Does anyone enjoy cheese with their smoke?
There are various types of soft and hard cheese that pair well with wine and liquor but what about Cigars?

I personaly enjoy an aged provolone or asiago.


----------



## Scott W. (Jul 10, 2008)

I don't typically eat when I smoke but I would assume a softer buttery textured cheese that lingers on the palette would go well such as brie or a light goat cheese...I would think that you'd need a drink to go with it too and some water crackers.


----------



## HIM (Sep 12, 2012)

I've never done cheese but I do eat deli cuts with certain smokes.

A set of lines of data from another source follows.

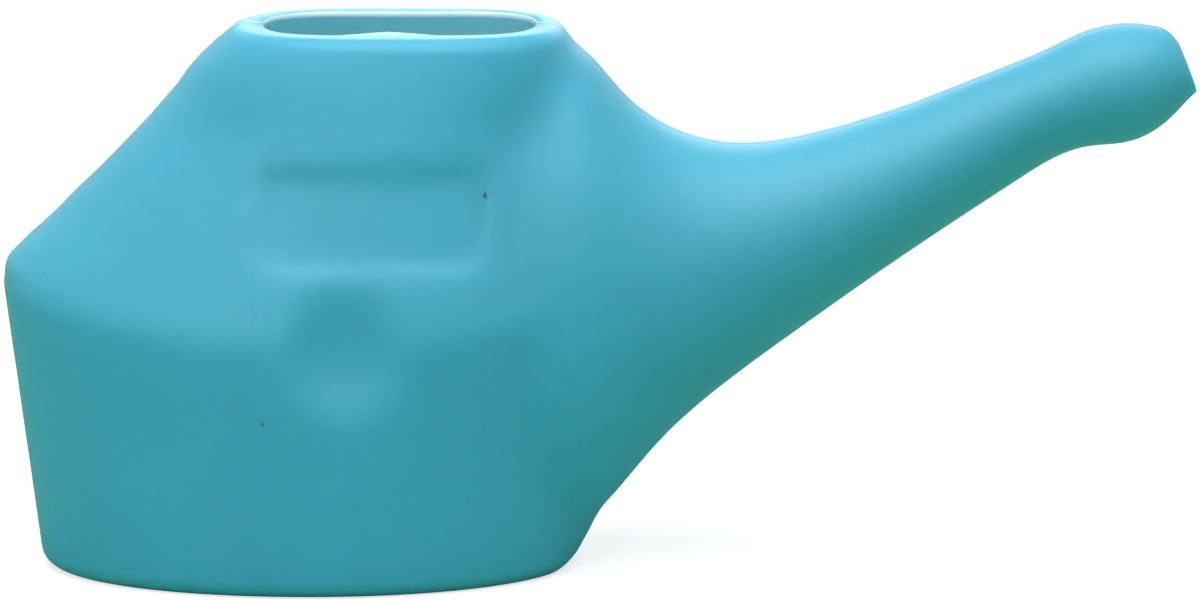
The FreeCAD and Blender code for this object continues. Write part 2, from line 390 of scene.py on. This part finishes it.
# Camera: 0.9 m away and 10.5 degrees above the table. A point in the pot's middle falls at a known pixel of the
# photograph, and the aim is moved from there to the picture's centre
PICTURE_WIDTH, PICTURE_HEIGHT = 1200, 603
FOCAL_PIXELS, DISTANCE, ELEVATION = 5623.3, 903.8, 10.49
POT_MIDDLE, POT_PIXEL = Vector((46.0, 0.0, 43.0)), (595.7, 299.1)
camera = bpy.data.objects.new("camera", bpy.data.cameras.new("camera"))
bpy.context.scene.collection.objects.link(camera)
rise = math.radians(ELEVATION)
away = Vector((0, -math.cos(rise), math.sin(rise)))
right, up = Vector((1, 0, 0)), Vector((0, math.sin(rise), math.cos(rise)))
right_shift = (PICTURE_WIDTH / 2 - POT_PIXEL[0]) / FOCAL_PIXELS * DISTANCE
down_shift = (PICTURE_HEIGHT / 2 - POT_PIXEL[1]) / FOCAL_PIXELS * DISTANCE
aim = (POT_MIDDLE + right * right_shift - up * down_shift) * MM
camera.location = aim + away * DISTANCE * MM
camera.rotation_euler = (-away).to_track_quat("-Z", "Y").to_euler()
camera.data.sensor_width = 36
camera.data.lens = FOCAL_PIXELS / PICTURE_WIDTH * camera.data.sensor_width
camera.data.clip_start = 0.05
camera.data.clip_end = 50
bpy.context.scene.camera = camera


def lamp(name, place, size, watts, colour):
    """A square soft box that faces the pot's middle."""
    light = bpy.data.lights.new(name, "AREA")
    light.size = size
    light.energy = watts
    light.color = srgb(colour)[:3]
    holder = bpy.data.objects.new(name, light)
    bpy.context.scene.collection.objects.link(holder)
    holder.location = Vector(place)
    holder.rotation_euler = (LIT_POINT - Vector(place)).to_track_quat("-Z", "Y").to_euler()


LIT_POINT = Vector((0.045, 0, 0.045))
lamp("top_box", (0.0, -0.36, 1.0), 1.1, 15, "#EEF2FF")
lamp("front_box", (-0.5, -1.2, 0.42), 1.0, 1.9, "#F8FFF8")
lamp("back_box", (0.1, 1.1, 0.6), 0.7, 5.5, "#F2F6FF")

# World: white to the camera and in reflections, and a dimmer even light on the pot
world = bpy.data.worlds.new("studio")
bpy.context.scene.world = world
world.use_nodes = True
tree = world.node_tree
tree.nodes.clear()
rays = add(tree, "ShaderNodeLightPath")
seen = add(tree, "ShaderNodeMath", {0: rays.outputs["Is Camera Ray"], 1: rays.outputs["Is Glossy Ray"]},
           operation="MAXIMUM")
level = add(tree, "ShaderNodeMapRange", {"Value": seen.outputs[0], "To Min": 0.32, "To Max": 1.0})
back = add(tree, "ShaderNodeBackground", {"Color": (1, 1, 1, 1), "Strength": level.outputs[0]})
add(tree, "ShaderNodeOutputWorld", {"Surface": back.outputs[0]})

bpy.context.scene.view_settings.view_transform = "Standard"
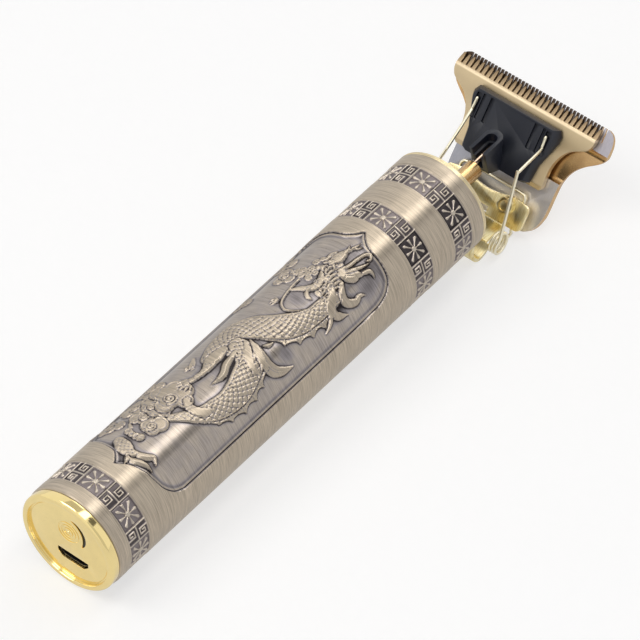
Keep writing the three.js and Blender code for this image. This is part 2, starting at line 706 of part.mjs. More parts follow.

Some sopressata slices with a Tat Fausto is amazing. I'll have to give the cheese thing a try, I love me some good cheese.


----------



## piperdown (Jul 19, 2009)

About the only thing I'll have with a cigar, other than a good drink, is a few dry roasted nuts or a small bit of chocolate. Depending on the cigar it helps to pop the flavors.


----------



## MadMatt (Jan 20, 2013)

Banana Peppers stuffed with Prosciutto and 12 month aged Provolone.


----------



## MDSPHOTO (Sep 10, 2013)

MadMatt said:


> Does anyone enjoy cheese with their smoke?
> There are various types of soft and hard cheese that pair well with wine and liquor but what about Cigars?
> 
> I personaly enjoy an aged provolone or asiago.


Never had cheese, but the two you mention are very strong cheeses with tons of sodium. I would bet you are masking the flavors from your cigar by pairing these cheeses with it.


----------